** SET PROBLEM **
Which lines below hold the word "model"? Copy all of them.

** DATA EXTRACT **
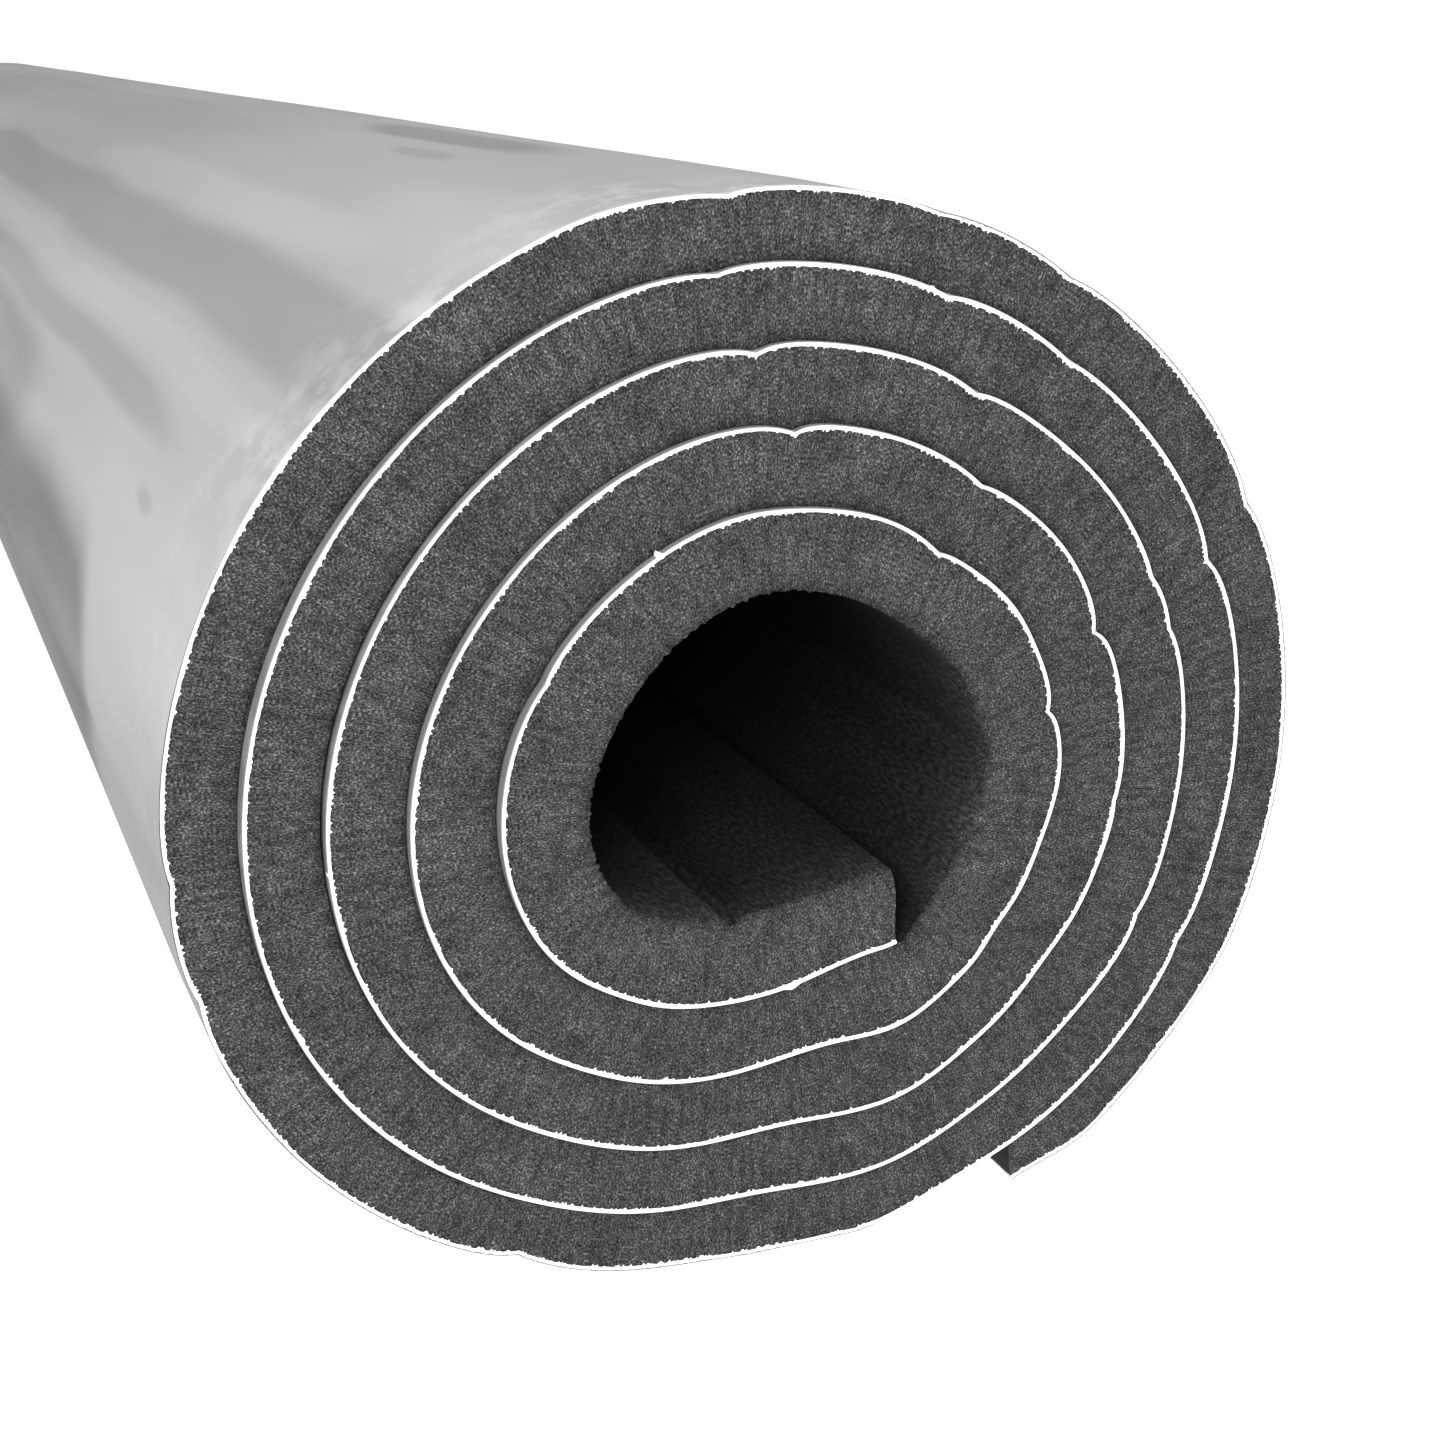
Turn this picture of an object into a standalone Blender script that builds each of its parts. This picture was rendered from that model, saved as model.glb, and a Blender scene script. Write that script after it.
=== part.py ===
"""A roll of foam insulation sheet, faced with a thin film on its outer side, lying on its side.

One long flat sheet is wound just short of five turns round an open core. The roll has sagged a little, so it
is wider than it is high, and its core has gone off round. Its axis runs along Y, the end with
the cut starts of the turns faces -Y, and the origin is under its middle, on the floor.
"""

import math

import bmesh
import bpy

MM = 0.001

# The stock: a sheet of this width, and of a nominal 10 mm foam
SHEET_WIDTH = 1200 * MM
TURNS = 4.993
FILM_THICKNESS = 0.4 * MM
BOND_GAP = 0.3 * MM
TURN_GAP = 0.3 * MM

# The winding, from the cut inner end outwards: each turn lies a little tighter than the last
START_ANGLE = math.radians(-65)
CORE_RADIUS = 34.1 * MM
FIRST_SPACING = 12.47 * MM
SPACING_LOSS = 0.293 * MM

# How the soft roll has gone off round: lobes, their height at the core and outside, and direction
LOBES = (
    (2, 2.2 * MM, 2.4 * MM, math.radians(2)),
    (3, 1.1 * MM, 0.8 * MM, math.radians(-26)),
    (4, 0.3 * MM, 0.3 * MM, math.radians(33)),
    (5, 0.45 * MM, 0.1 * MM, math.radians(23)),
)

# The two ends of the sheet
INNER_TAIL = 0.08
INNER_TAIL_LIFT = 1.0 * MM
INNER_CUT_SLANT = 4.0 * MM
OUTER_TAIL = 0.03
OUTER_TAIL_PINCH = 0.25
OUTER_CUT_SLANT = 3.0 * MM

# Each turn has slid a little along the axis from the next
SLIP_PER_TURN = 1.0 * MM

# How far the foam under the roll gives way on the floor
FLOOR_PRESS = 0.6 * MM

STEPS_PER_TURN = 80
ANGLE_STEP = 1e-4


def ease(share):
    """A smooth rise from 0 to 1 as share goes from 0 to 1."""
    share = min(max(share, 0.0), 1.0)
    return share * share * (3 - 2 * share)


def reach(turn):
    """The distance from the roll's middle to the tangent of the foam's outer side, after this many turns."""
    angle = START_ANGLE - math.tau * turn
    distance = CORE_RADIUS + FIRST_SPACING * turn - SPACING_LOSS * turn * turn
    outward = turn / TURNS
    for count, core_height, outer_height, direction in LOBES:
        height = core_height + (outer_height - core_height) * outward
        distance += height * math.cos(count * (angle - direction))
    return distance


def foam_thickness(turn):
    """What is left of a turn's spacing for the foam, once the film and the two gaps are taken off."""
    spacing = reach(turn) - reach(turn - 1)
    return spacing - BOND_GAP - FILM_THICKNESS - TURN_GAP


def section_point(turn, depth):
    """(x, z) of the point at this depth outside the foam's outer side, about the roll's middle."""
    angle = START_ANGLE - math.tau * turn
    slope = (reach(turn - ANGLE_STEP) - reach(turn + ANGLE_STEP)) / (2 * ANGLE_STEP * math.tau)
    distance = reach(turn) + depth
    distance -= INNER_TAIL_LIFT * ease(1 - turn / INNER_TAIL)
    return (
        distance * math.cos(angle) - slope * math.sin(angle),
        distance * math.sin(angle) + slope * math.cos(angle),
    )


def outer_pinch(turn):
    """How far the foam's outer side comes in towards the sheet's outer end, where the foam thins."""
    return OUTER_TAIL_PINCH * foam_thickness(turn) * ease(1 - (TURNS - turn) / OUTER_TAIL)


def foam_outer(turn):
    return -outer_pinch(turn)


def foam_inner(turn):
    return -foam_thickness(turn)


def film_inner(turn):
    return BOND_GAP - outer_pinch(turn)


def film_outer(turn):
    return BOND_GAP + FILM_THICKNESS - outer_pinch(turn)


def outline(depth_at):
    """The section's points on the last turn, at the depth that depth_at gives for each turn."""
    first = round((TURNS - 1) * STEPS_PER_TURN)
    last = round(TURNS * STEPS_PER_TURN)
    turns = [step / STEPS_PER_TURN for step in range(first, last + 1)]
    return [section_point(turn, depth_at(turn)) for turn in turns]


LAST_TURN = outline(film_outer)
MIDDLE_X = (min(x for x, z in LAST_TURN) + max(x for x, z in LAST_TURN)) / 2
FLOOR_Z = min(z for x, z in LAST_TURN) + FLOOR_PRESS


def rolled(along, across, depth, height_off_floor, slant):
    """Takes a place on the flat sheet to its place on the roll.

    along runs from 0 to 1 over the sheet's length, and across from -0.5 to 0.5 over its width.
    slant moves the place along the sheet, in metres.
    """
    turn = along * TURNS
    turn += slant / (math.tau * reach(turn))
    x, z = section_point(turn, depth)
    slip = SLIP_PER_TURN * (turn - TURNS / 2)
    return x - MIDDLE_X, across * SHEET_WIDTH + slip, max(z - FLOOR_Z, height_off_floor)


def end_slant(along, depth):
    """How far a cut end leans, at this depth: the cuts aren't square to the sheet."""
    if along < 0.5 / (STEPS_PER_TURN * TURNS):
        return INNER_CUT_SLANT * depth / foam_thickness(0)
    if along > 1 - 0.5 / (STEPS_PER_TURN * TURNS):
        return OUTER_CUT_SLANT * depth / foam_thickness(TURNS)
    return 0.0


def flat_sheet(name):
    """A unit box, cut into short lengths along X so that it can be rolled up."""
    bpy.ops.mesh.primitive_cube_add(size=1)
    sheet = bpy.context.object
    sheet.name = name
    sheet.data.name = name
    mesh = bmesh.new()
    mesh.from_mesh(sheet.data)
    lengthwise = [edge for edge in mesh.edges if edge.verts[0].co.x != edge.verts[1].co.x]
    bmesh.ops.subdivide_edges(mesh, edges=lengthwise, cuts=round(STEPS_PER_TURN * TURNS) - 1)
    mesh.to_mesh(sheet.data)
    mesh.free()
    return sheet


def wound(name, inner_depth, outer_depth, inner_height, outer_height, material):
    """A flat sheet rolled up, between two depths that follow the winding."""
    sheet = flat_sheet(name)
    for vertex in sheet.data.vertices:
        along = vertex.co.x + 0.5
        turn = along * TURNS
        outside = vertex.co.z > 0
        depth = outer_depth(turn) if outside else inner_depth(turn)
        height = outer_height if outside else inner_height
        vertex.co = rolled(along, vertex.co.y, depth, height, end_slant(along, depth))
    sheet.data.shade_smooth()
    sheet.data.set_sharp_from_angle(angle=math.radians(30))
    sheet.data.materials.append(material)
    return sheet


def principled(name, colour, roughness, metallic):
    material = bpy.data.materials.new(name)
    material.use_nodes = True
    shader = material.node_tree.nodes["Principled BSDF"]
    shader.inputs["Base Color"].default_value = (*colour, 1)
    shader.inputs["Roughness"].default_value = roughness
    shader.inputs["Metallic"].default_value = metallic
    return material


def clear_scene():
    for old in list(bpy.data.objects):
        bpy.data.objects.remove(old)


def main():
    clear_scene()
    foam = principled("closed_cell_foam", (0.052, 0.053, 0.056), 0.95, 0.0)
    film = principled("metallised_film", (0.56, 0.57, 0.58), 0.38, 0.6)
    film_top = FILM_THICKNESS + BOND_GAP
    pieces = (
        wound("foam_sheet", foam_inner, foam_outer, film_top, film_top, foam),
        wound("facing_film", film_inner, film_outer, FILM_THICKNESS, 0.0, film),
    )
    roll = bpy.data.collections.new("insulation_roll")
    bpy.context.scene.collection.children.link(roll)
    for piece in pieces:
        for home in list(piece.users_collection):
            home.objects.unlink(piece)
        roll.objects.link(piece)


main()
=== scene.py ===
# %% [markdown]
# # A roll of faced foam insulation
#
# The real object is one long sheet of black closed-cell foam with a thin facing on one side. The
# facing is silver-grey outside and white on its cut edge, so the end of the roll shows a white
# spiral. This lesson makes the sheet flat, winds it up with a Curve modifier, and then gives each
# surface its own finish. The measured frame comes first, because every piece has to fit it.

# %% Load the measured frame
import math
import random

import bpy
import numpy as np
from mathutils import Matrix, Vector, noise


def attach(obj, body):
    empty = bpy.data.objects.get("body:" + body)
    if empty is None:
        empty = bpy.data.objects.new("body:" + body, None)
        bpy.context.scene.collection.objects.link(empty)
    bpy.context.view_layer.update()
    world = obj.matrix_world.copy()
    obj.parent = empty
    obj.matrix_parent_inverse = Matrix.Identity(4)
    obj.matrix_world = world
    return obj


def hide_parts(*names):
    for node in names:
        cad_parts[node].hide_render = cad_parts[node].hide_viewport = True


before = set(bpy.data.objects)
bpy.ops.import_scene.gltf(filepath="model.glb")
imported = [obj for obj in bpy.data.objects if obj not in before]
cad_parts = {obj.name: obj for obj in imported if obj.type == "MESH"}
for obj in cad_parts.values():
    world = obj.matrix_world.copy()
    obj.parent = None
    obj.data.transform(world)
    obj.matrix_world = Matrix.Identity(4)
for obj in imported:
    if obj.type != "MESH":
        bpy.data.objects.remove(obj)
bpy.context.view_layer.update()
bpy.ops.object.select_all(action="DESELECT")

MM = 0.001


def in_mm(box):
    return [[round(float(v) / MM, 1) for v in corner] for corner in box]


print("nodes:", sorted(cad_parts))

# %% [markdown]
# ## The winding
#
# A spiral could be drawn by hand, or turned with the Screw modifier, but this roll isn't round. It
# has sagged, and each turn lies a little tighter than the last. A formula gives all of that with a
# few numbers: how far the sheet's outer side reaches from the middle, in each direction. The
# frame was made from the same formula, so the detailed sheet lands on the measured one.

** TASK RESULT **
Turn this picture of an object into a standalone Blender script that builds each of its parts. This picture was rendered from that model, saved as model.glb, and a Blender scene script. Write that script after it.
bpy.ops.import_scene.gltf(filepath="model.glb")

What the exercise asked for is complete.